The legitimacy, stability, and durability of the constitutional order, even in liberal democratic states, are neither secure nor settled. Counter-majoritarian structures continue to deny the many the ability to rule, and wealth distributions privilege the few at the expense of the many. Capitalist political economy widens social inequalities, perpetuates poverty, and ruthlessly exploits nature for private profit. It thereby foments social unrest and endangers human survival. Social protests like Occupy Wall Street, Black Lives Matter, and Extinction Rebellion foreground the simmering tensions that lie beneath the liberal constitutional order in advanced capitalist states and its long-standing inability to realise social, racial, and climate justice. The rise of far-right populism across the globe in the past decade further exemplifies social malaise and showcases the fragility and manipulability of constitutional orders.

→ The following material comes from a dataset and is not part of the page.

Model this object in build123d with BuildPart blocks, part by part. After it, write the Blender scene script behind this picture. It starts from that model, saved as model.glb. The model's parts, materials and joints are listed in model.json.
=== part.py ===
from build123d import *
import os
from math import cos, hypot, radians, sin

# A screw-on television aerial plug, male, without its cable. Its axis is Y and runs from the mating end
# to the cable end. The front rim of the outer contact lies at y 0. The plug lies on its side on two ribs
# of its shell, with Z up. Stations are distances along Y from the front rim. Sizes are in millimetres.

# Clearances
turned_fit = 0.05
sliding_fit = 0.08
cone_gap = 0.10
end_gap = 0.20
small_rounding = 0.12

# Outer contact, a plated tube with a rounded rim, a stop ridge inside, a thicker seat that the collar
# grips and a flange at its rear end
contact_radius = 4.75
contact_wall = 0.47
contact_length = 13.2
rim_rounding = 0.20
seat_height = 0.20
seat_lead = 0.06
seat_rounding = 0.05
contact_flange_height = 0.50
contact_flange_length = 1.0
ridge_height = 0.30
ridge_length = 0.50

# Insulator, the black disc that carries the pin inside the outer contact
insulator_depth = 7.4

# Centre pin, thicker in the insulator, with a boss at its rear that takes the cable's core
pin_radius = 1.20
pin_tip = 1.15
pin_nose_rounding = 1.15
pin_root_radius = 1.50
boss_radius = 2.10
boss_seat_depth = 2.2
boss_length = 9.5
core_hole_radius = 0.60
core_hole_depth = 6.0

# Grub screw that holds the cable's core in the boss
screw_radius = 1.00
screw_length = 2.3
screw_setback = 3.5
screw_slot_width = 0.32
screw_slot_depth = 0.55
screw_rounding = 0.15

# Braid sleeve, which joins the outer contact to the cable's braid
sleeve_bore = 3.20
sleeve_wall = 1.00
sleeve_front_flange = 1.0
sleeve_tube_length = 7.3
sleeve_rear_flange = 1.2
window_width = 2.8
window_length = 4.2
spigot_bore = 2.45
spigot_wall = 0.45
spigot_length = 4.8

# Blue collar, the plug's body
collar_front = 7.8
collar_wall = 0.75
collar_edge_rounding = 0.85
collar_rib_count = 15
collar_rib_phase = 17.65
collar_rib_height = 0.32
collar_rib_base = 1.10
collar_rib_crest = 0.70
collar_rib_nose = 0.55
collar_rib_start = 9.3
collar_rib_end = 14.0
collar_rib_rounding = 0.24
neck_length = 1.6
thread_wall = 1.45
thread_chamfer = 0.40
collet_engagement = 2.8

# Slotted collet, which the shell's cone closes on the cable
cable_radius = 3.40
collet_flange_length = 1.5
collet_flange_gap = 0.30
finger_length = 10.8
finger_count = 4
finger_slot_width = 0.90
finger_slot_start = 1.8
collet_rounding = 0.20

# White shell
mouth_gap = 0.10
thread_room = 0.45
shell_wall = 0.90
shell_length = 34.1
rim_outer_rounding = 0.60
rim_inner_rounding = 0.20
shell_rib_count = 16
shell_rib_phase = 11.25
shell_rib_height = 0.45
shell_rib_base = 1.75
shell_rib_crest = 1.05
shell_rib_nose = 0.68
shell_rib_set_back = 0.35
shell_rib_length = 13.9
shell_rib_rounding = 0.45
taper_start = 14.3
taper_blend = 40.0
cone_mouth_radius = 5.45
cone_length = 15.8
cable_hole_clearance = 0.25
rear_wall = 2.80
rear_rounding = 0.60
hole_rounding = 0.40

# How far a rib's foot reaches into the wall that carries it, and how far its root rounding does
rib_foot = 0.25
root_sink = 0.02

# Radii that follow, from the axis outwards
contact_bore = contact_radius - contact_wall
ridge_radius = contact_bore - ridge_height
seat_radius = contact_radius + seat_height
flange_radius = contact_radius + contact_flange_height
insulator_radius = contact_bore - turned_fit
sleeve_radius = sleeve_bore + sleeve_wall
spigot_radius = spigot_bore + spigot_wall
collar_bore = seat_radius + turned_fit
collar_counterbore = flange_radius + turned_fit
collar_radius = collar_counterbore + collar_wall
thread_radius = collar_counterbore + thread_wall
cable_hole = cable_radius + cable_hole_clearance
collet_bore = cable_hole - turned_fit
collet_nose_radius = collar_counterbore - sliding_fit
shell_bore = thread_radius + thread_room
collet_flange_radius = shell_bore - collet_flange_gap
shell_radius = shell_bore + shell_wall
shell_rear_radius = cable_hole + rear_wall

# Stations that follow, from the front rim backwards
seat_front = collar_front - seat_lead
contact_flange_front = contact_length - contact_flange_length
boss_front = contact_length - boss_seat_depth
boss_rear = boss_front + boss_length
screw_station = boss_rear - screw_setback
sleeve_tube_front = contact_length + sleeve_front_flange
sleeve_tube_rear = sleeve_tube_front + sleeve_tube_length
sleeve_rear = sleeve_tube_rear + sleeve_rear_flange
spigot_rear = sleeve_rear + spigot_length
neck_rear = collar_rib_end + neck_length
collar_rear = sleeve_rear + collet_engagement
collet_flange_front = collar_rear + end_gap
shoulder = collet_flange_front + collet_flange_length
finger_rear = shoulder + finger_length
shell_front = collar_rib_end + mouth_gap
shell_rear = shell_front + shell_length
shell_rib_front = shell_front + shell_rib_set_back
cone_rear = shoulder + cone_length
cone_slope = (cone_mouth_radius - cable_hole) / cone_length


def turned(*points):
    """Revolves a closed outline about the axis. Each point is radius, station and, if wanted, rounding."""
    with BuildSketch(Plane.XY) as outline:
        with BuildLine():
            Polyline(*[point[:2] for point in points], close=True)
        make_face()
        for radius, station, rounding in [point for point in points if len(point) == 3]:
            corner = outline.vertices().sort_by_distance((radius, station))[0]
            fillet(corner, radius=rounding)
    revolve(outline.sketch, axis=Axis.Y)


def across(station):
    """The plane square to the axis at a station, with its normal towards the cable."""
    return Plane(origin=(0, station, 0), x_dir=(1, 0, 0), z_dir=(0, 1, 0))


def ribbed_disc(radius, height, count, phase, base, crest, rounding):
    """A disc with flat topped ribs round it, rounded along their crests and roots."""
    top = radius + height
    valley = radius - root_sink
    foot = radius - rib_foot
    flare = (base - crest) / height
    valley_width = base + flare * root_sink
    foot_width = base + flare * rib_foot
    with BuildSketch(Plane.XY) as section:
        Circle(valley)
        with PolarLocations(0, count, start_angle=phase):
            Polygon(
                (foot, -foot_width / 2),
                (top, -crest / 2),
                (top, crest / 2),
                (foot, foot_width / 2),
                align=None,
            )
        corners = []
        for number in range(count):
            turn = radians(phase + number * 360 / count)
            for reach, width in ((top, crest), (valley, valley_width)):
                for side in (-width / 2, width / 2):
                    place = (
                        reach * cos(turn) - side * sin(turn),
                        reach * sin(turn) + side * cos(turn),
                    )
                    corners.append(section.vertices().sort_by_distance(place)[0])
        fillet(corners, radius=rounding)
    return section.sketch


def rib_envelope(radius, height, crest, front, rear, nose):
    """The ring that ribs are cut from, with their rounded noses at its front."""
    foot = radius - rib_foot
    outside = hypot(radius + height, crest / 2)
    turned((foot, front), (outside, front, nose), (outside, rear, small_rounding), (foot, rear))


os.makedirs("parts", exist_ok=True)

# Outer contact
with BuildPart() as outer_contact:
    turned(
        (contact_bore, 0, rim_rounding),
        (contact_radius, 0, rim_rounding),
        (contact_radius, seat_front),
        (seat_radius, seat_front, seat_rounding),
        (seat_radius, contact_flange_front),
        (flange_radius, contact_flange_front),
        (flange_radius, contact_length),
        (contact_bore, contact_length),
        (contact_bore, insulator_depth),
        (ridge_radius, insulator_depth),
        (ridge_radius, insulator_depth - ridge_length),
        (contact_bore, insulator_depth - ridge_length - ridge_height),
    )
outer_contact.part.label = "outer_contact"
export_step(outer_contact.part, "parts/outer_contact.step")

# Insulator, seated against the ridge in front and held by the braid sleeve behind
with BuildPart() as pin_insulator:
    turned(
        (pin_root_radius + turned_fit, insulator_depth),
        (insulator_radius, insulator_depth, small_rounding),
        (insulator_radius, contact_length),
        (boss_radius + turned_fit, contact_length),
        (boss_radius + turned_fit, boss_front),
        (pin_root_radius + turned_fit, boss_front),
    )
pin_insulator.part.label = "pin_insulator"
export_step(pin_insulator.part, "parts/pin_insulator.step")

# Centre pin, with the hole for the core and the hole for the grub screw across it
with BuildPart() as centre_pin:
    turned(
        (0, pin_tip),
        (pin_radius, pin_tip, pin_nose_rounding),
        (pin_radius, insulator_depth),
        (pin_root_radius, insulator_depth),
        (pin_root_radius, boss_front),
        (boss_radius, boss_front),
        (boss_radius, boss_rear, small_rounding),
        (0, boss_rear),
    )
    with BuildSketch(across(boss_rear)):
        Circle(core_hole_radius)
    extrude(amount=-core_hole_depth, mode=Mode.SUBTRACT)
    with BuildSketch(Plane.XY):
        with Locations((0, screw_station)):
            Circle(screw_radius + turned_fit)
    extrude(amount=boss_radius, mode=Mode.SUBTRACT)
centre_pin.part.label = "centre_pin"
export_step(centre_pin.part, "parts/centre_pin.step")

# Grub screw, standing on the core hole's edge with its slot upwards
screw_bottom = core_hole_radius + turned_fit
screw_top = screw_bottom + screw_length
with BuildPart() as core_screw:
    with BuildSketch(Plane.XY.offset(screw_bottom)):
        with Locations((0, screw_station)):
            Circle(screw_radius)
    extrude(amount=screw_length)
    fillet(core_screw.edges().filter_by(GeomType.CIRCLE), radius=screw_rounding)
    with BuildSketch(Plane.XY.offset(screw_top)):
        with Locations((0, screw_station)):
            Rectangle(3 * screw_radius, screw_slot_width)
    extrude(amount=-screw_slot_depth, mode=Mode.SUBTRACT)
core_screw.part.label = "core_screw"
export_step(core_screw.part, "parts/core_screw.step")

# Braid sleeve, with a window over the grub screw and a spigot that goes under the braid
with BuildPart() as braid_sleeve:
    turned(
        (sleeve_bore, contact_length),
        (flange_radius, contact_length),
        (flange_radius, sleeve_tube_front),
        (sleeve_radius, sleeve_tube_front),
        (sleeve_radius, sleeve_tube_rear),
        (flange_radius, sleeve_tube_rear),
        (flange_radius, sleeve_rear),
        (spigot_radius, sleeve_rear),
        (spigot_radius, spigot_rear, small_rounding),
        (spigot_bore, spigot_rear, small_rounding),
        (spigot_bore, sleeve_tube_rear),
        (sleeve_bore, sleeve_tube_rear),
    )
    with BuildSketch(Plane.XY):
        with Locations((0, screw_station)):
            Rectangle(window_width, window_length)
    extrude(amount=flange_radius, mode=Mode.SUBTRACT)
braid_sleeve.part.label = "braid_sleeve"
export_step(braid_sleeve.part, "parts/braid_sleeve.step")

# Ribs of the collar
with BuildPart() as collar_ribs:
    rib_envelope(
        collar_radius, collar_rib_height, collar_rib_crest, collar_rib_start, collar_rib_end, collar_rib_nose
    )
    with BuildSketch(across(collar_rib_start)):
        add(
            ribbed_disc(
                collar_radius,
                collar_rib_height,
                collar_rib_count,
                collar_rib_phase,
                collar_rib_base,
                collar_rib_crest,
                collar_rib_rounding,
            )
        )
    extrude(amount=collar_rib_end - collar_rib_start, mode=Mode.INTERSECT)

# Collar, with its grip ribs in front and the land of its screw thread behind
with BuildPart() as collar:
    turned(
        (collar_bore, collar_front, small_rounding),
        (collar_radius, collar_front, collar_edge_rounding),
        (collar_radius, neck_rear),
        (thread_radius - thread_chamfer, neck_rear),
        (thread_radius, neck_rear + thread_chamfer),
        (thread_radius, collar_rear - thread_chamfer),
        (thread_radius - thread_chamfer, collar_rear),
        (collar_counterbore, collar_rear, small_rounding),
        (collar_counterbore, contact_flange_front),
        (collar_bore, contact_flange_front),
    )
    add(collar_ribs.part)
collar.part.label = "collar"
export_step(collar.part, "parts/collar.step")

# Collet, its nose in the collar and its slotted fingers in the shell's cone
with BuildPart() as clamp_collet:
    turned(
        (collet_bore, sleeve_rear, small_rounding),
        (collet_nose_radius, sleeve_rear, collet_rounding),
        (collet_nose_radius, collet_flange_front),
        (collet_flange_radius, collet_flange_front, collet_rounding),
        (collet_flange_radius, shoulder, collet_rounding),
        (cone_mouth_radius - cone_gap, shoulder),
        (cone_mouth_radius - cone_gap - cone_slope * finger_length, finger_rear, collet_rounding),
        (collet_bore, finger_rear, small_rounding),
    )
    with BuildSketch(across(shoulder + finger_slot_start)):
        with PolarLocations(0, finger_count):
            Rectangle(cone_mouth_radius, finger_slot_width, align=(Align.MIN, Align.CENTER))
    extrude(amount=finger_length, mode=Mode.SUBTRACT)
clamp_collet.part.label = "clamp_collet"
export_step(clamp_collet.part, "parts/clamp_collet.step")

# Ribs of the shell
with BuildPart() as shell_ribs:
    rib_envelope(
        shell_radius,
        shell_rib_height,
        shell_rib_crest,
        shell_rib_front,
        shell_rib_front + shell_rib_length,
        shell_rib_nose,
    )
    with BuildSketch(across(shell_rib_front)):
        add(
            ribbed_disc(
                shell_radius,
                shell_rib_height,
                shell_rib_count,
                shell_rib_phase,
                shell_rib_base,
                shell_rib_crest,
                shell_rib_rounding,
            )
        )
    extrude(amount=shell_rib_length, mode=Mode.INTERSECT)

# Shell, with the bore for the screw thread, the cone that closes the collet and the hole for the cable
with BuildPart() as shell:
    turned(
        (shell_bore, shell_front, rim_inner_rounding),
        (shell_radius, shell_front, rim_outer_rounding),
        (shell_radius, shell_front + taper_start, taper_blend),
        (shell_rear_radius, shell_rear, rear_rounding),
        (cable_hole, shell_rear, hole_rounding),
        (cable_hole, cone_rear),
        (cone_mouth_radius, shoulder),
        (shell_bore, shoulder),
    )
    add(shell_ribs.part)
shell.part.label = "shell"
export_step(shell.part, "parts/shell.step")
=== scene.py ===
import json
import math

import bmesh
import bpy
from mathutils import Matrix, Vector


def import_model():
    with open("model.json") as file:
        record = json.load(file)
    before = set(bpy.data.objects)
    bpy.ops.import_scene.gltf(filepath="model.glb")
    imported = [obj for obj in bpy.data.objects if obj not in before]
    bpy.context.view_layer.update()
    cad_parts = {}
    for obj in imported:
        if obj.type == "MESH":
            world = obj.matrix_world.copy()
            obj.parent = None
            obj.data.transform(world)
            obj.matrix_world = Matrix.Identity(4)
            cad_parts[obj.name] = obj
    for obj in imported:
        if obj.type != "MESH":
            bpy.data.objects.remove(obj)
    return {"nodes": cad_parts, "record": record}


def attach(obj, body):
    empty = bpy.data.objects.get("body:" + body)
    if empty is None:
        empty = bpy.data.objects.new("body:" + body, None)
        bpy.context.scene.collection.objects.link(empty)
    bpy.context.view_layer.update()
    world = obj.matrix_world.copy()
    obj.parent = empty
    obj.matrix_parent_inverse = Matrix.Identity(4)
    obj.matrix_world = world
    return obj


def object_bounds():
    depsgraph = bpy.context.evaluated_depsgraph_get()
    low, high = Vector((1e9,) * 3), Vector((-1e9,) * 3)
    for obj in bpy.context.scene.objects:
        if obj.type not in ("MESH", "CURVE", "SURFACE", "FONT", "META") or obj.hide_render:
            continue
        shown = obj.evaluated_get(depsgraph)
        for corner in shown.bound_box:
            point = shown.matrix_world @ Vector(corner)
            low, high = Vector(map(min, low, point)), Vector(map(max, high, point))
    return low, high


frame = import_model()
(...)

Despite this fragility, injustice is resilient. Even where revolutions like in the Arab Spring succeed in toppling the constitutional order, the status quo reasserts itself.
Revolutions challenge rationalisations of objectionable practices and undermine the mediation of contradictions. As such, they often carry an emancipatory potential because they aspire to create the conditions that would enable human flourishing. This potential is not realised in all cases. This unresolved nature of the question of freedom, democracy, and justice opens the door for further resistances and revolutions.